Oh and the real losers in this whole mess.....the fans!
 
And I'll add this observation in here also.

The old CBA was agreed to by both parties. Both side's lawyers and participants thought it was a good thing, or at least an acceptable thing.
I've seen the argument made that under this CBA, the NFL was in dire jeopardy of literally 'going out of business'.
So, either the NFL's lawyers and participants at the time of the acceptance of the agreement were total buffoons, or, that idea is a load of tripe.
 
There was no salary cap in 2010. Some teams, like the Bucs, decided to go cheap on the year. I don't have the figures in front of me but I believe some of them spent less than what would have been the salary floor.

EDIT: I clicked your link provided. The salary floor in 2009 was 107 million. And based on those figures in your link, 17 teams spent less than that in 2010.
 
There was no salary cap in 2010. Some teams, like the Bucs, decided to go cheap on the year. I don't have the figures in front of me but I believe some of them spent less than what would have been the salary floor.

EDIT: I clicked your link provided. The salary floor in 2009 was 107 million. And based on those figures in your link, 17 teams spent less than that in 2010.

Hmm.. I never considered the bottom end of the cap.. So, if a team spends less than they're allotted, do they get to add that un-spent revenue into their cap numbers for the next year? Or do they just spend it however they need to?
 
No. Teams have to pay enough salary to players to cover the salary floor but not to exceed the salary cap during a capped year.

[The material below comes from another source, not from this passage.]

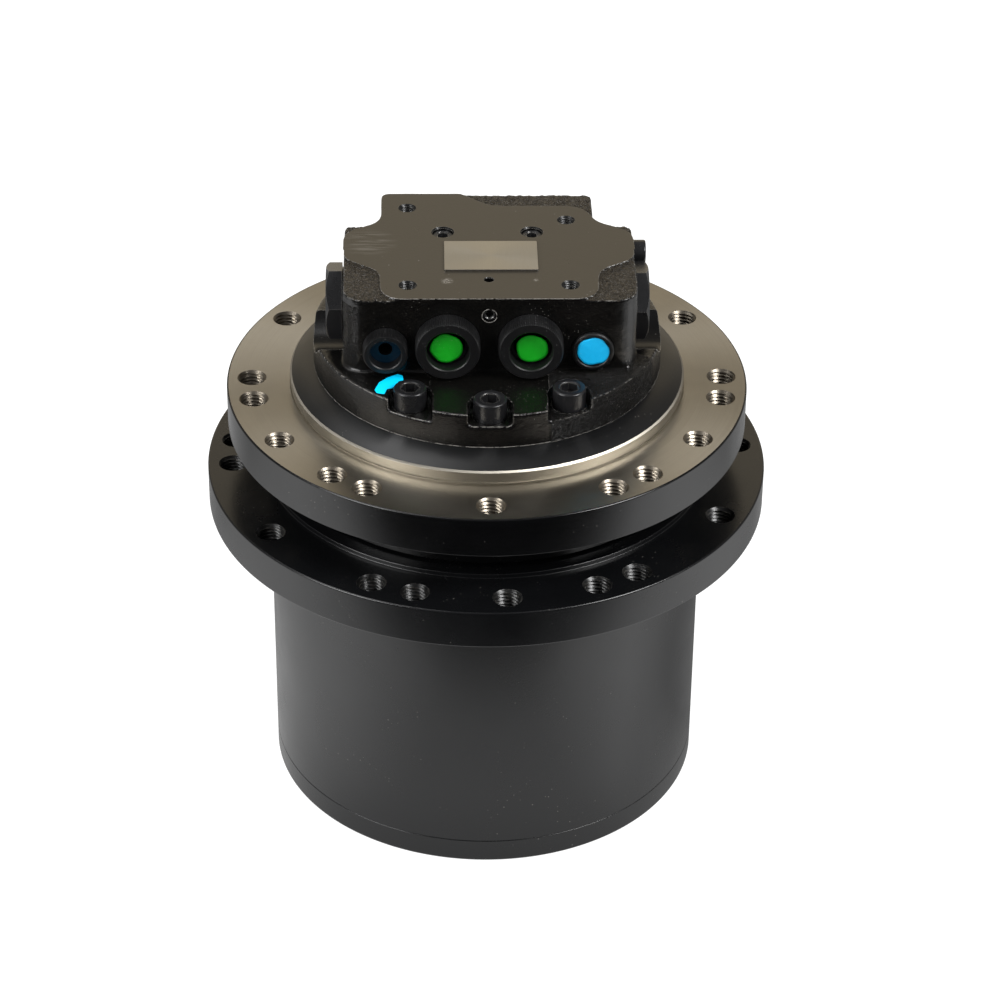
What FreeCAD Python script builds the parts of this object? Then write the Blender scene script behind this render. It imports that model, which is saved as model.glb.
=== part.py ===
import FreeCAD, Part
import math
import os
from FreeCAD import Vector

# Hydraulic final drive of a tracked machine, in millimetres.
# A sprocket drum turns on two taper roller bearings round a fixed hub that bolts to the machine frame.
# A two-stage planetary gear train in the drum is driven by an axial piston motor inside the hub, under a cast
# valve casing. Z is the drum's axis, up. The origin is the centre of the end cover's outer face. The travel
# ports look toward -Y.

# Fits between pieces
shaft_clearance = 0.05    # radial, a shaft turning in its bearing
seated = 0.02             # radial, a ring or pin fitted in its seat
film = 0.05               # axial, two sealing or rubbing faces that slide on each other
end_float = 1.5           # axial, between gears, carriers and washers that turn past each other

# Sprocket drum and end cover
drum_radius = 110.0
cover_thickness = 12.8
sprocket_hole_offset = 18.3    # from the drum's side to the hole circle
sprocket_flange_margin = 12.7  # from the hole circle to the rim
sprocket_flange_thickness = 20.1
collar_wall = 15.0
collar_height = 2.5
edge_chamfer = 1.0
cover_spigot_height = 5.0
cover_spigot_wall = 9.0
cover_screw_count = 16
cover_screw_radius = 3.0
cover_screw_head_radius = 5.0
cover_screw_head_height = 6.0
cover_screw_inset = 6.2        # from the drum's side to the screw circle
cover_screw_length = 20.0
cover_recess_depth = 6.8
screw_end_gap = 1.0
socket_share = 0.85            # of a screw's shank radius, to the socket's corners
oil_plug_radius = 9.0
oil_plug_circle = 62.0
oil_plug_depth = 8.0
oil_plug_recess = 1.0
oil_plug_socket = 5.0
oil_plug_angles = (90.0, 180.0, 270.0)
cover_gap = 6.9                # from the cover to the first planets' pins
thrust_pad_radius = 16.0
thrust_pad_thickness = 6.0

# Fixed hub, its machine-frame flange and its register
flange_gap = 22.1
frame_hole_offset = 19.2       # from the register's side to the hole circle
frame_flange_margin = 12.5     # from the hole circle to the rim
frame_flange_thickness = 21.0
register_radius = 98.3
register_height = 6.5
cone_height = 6.1
neck_wall = 7.0
labyrinth_gap = 1.0
hub_bore_radius = 24.0
motor_cavity_radius = 52.0
swash_cavity_radius = 47.0
spindle_radius = 62.5
spindle_thread_radius = 61.0
hub_floor_thickness = 25.0
seal_wall_gap = 2.0
bearing_shoulder_radius = 72.0

# Threaded holes in both flanges: one ring of twelve and one of nine share three holes
flange_hole_radius = 6.0
flange_hole_mouth_radius = 7.3
frame_hole_start = -90.0
sprocket_hole_start = -26.4
wide_ring_count = 12
narrow_ring_count = 9

# Gears: both stages share one ring gear
gear_module = 3.0
pressure_angle = 25.0
backlash = 0.5            # taken off each tooth's thickness at the pitch circle
ring_teeth = 60
stage1_sun_teeth = 12
stage2_sun_teeth = 16
stage1_planet_count = 3
stage2_planet_count = 4
stage1_face_width = 22.0
stage2_face_width = 28.0
ring_rim = 5.0
stage1_carrier_thickness = 12.0
stage2_carrier_thickness = 14.0
stage1_carrier_radius = 80.0
stage2_carrier_radius = 84.0
stage1_pin_radius = 9.0
stage2_pin_radius = 11.0
stage1_window_radius = 11.7
bush_wall = 4.0
washer_thickness = 1.5
washer_overlap = 6.0
pin_groove_depth = 1.0
pin_end = 1.5
sun_shaft_radius = 11.5
stage2_sun_bore_radius = 15.0
stage2_sun_seat_radius = 20.0
carrier_screw_radius = 4.0
carrier_screw_head_radius = 6.5
carrier_screw_head_height = 8.0
carrier_screw_circle = 42.0
carrier_screw_length = 24.0
carrier_screw_spread = 14.0

# Main bearings and their nut
bearing_width = 22.0
bearing_spacing = 7.5
bearing_outer_radius = 86.0
bearing_roller_radius = 5.0
bearing_roller_length = 15.0
bearing_roller_count = 22
bearing_roller_circle = 74.2
bearing_taper = 14.0
bearing_lip = 2.0
bearing_lip_gap = 2.0
nut_width = 10.0
nut_radius = 76.0
nut_slot_width = 8.0
nut_slot_depth = 4.0
spacer_shoulder_radius = 81.0

# Floating face seal between drum and hub
seal_ring_height = 6.5
seal_ring_outer_radius = 90.5
seal_ring_width = 6.5
seal_ring_lip = 2.0
seal_rubber_width = 6.5
seal_step_height = 2.0
rubber_gap = 0.2

# Axial piston motor inside the hub
motor_shaft_radius = 12.5
shaft_spigot_radius = 8.0
shaft_spigot_length = 16.0
shaft_bearing_width = 11.0
shaft_seal_width = 7.0
barrel_radius = 36.5
barrel_length = 58.0
barrel_end_wall = 7.25
valve_plate_thickness = 6.0
valve_plate_radius = 36.0
kidney_radius = 27.0
kidney_half_width = 3.5
kidney_span = 130.0
piston_count = 9
piston_radius = 7.5
piston_circle = 27.0
piston_length = 50.0
piston_hollow_radius = 3.75
piston_hollow_length = 30.0
piston_stick_out = 11.0
shoe_radius = 8.8
shoe_height = 3.5
shoe_neck_radius = 6.0
retainer_thickness = 3.0
retainer_inner_radius = 17.0
retainer_outer_radius = 38.5
retainer_hole_gap = 0.3
swash_radius = 44.0
swash_bore_radius = 18.0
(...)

With no cap last year, there was no floor. Some teams that were struggling at bringing in money took advantage of that.
 
Question?

Does the Owners portion (the 50% or whatever it really is) include costs to run the football club? Or is it 50% after all their costs?
 
The problem that we have is where does the total revenue number come from that is used to split between the teams and the players and how is revenue divided by the individual teams. "Big Market" teams have a much higher team revenue than the smaller market teams, so you have your Jerry Jones and your Dan Snyders charging outrageous prices for "luxury boxes" and "PSL"s then keeping that money as it is designated as revenue teams keep for themselves, but it is also included in the total revenue of the league and used to divide up between the owners and players. Throwing some numbers at it, say Jerry Jones sells a luxury box for $32M, that adds $32M to the total revenue number split between the players and teams. So now the owners in Buffalo and Jacksonville and New Orleans have to pay their players an extra 57% of $1M each, because each team is saddled with extra salary expense since league total revenues went up, while Jerry Jones gets to keep all of the profits. Essentially poor owners are paying more so the rich owners can get richer.

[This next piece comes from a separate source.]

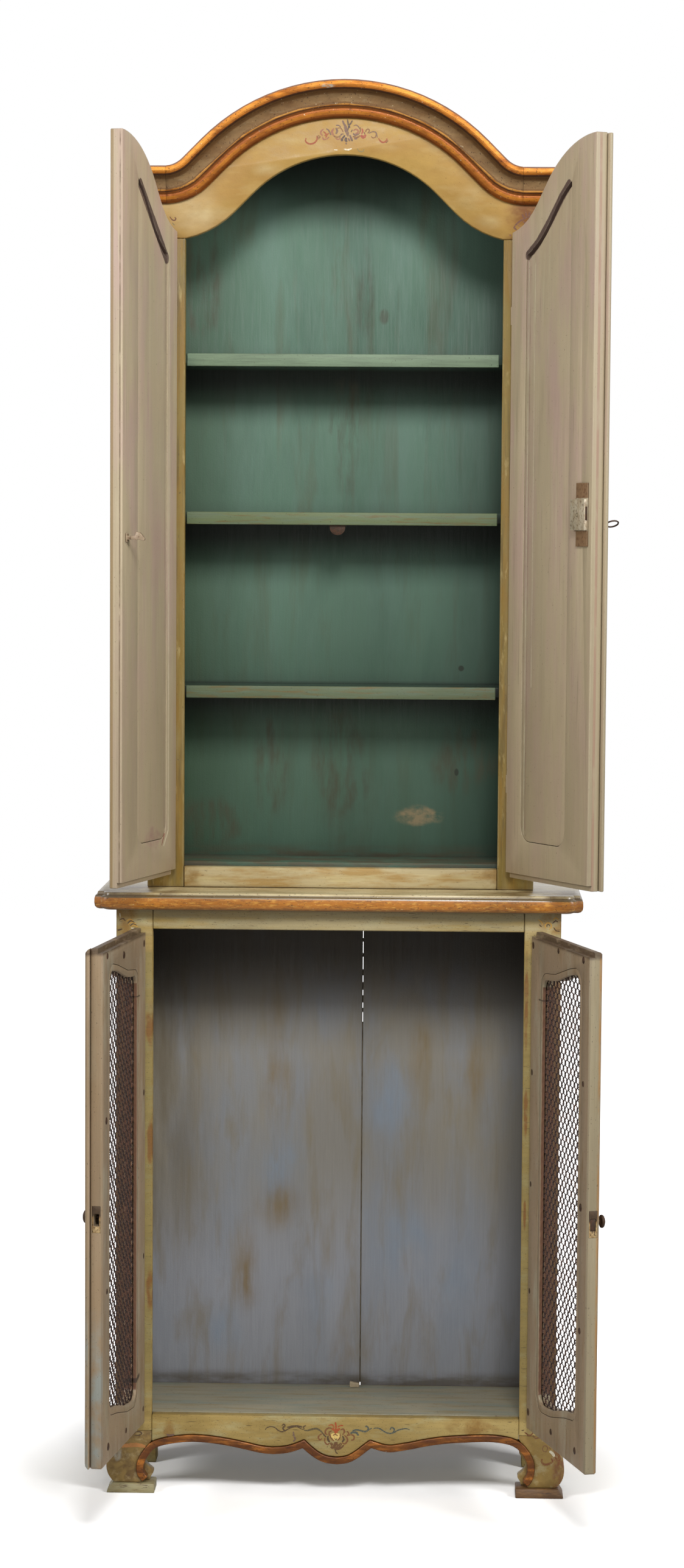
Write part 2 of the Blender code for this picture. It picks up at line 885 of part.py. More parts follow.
def build_hinges(name, stile, frame, root, door, side, heights, pin, paints):
    """Joins the hinges' leaves to the stile and to the door's frame."""
    knuckles = bmesh.new()
    leaves = bmesh.new()
    rolls = bmesh.new()
    split = knuckle_length + fit_gap
    top = split + knuckle_length
    for height in heights:
        place = [(pin[0] - side * x, pin[1] + y) for x, y in frame_leaf_plan()]
        plan_mesh(place, height + leaf_thickness, height + knuckle_length - leaf_thickness, leaves)
        place = [(pin[0] - side * x, pin[1] + y) for x, y in door_leaf_plan()]
        plan_mesh(place, height + split, height + top, rolls)
        profile = [
            (pin_head_radius, -pin_head_height),
            (knuckle_radius, 0.0),
            (knuckle_radius, knuckle_length),
            (pin_radius, knuckle_length),
            (pin_radius, top + fit_gap),
            (pin_head_radius, top + fit_gap),
            (pin_head_radius, top + fit_gap + pin_head_height),
        ]
        turned_mesh(profile, (pin[0], pin[1], height), (0.0, 0.0, 1.0), small_segments, knuckles)
    cut(stile, make_object(f"{name}_hinge_plates", leaves, paints["iron"], root, cutter=True), "UNION")
    cut(stile, make_object(f"{name}_hinge_knuckles", knuckles, paints["iron"], root, cutter=True), "UNION")
    cut(frame, make_object(f"{name}_hinge_rolls", rolls, paints["iron"], door, cutter=True), "UNION")


def door_depths(front_y):
    """Depth in Y of a shut door's outer and inner faces."""
    inner = front_y - door_clearance
    return inner - door_thickness, inner


def upper_door_outline(hinge_x):
    top = bonnet_points(upper_overlay - frieze_width, hinge_x)
    first = door_meeting_gap
    top = [(first, top[0][1]), *[point for point in top if point[0] > first + fit_gap]]
    low = upper_opening_bottom - upper_overlay
    return [(first, low), *top, (hinge_x, low)]


def upper_panel_outline(hinge_x, inset, top_inset):
    """The panel's outline: a sloping top that follows the bonnet, and rounded lower corners."""
    left = door_meeting_gap + upper_meeting_stile + inset
    right = hinge_x - upper_hinge_stile - inset
    low = upper_opening_bottom - upper_overlay + upper_bottom_rail + inset
    curve = bonnet_points(upper_overlay - frieze_width - upper_top_rail - top_inset, right)
    top = [point for point in curve if point[0] > left + fit_gap]
    first = curve[len(curve) - len(top) - 1]
    share = (left - first[0]) / (top[0][0] - first[0])
    top.insert(0, (left, first[1] + (top[0][1] - first[1]) * share))
    radius = panel_corner_radius - inset
    corner = rounded_corner((right - radius, low + radius), radius, 0.0, -math.pi / 2)
    other = rounded_corner((left + radius, low + radius), radius, -math.pi / 2, -math.pi)
    return top + corner + other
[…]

Until they fix the fundamental underlying problems of how revenue is shared between the teams, there will be little long term labor peace because the owners will not be happy.

St PJs Elephant thread gives links that describes the underlying issues with Revenue sharing as it currently exists. I highly recommend spending 15 minutes to read all three articles listed. Just ignore that it comes from a Cowboy's source!
 
Question?

Does the Owners portion (the 50% or whatever it really is) include costs to run the football club? Or is it 50% after all their costs?

The percentage split comes after a withholding by the owners for operating costs. In the last CBA it was $1 Billion. In other words, the owners keep the first billion in revenue and then the rest is subject to the percentage split.

The owners are asking for a bigger retention.
 
Question?

Does the Owners portion (the 50% or whatever it really is) include costs to run the football club? Or is it 50% after all their costs?
the revenue sharing starts after the 32 teams split the 1st billion profit made. So yeah all their costs are covered 1st. Then each owner gets @ 31,250,000.00 a year thats not a bad year.

I said this in another post I think. Benson bought the Saints for 72mill and they are now worth a near 900 mill. and all he did was boogie and put out the money to have a SB contender. So he hasn't held back the $$ into the team,, so I aint mad.